The elevator incident threw our team a bit. But then came the meeting itself. It featured a small team of energetic leaders with audacious dreams about substantially growing their business unit. The challenges facing companies in India didn't faze this group. If anything, it made them more committed to finding creative ways to drive innovation and growth.
India's infrastructure issues need to get fixed. I've never personally had a problem with corruption, but obviously there are real issues that must be addressed there too. But despite these challenges, the leaders in some of India's best companies are truly world class.
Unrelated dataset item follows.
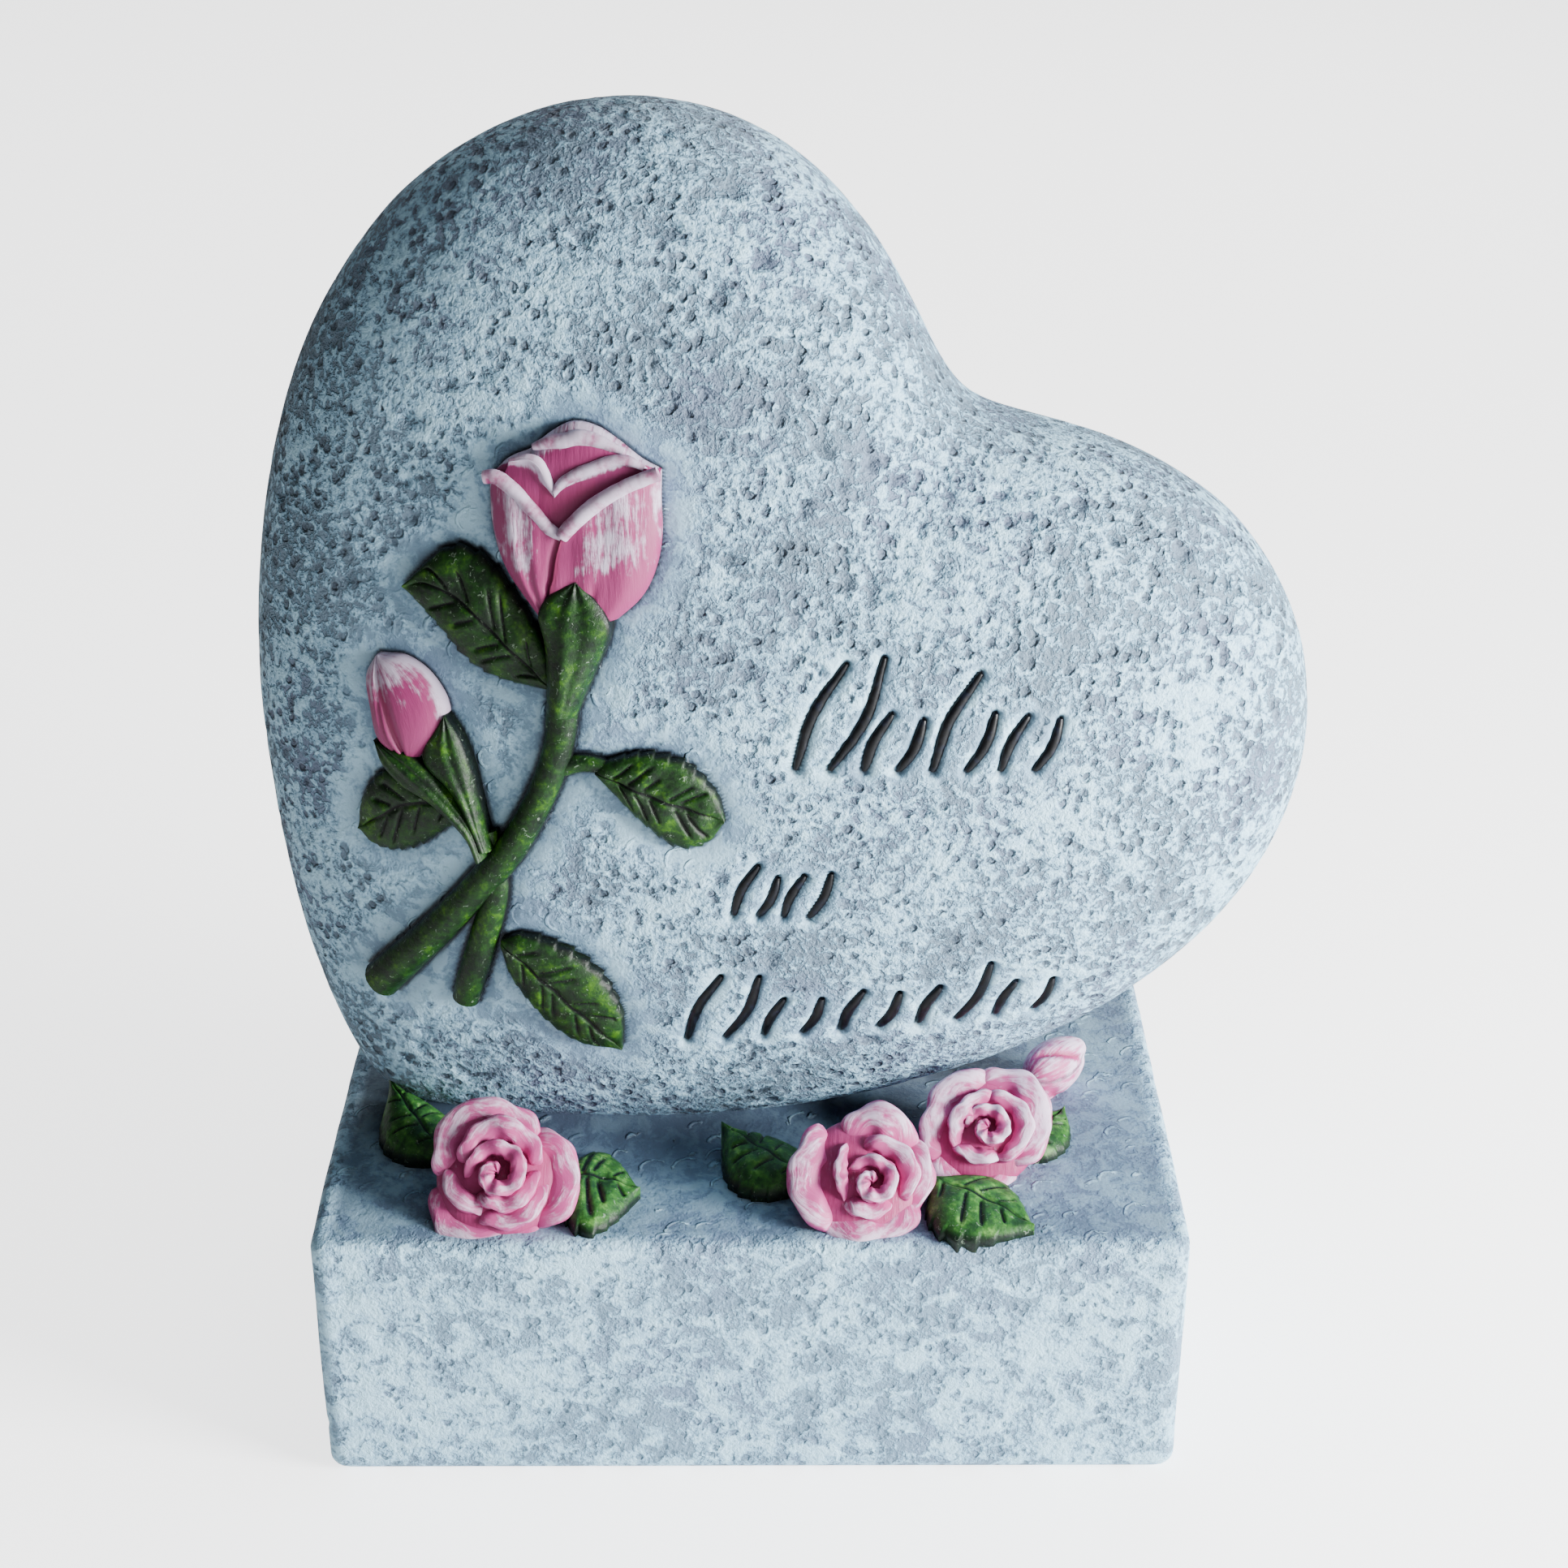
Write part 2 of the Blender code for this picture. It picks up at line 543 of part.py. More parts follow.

And the entrepreneurial spirit is as strong as you'll see anywhere in the world.
That spirit is displayed by the leadership team of Village Laundry Service, a business our venture investment and incubation arm started in 2008 (I remain on the Board of Directors after we brought in a full-time professional leadership team and attracted outside investment). If Murphy ever wrote a textbook, VLS would surely deserve a chapter. We've suffered fires, workers disappearing, water and electricity cutting out, and countless other trials.
Yet, CEO Sushil Mungekar and his team persevere. Sushil has shifted the business model from small kiosks at which consumers drop off and pick up laundry to centralized stores offering convenient pickup and delivery. Consumers love the convenience of this concept. A pilot store is on a glide path to break even by the end of this year, setting the business up for rapid expansion in 2013 and beyond (if you want to see my view of the business, skip ahead in the feature that appeared on CNBC's local affiliate in India to about 13:25).
This spirit of jugaad — of finding creative ways to overcome seemingly impossible obstacles — is the reason that, despite traffic snarls, power losses, and irrational elevators, India marches on. And it is why I still continue to believe.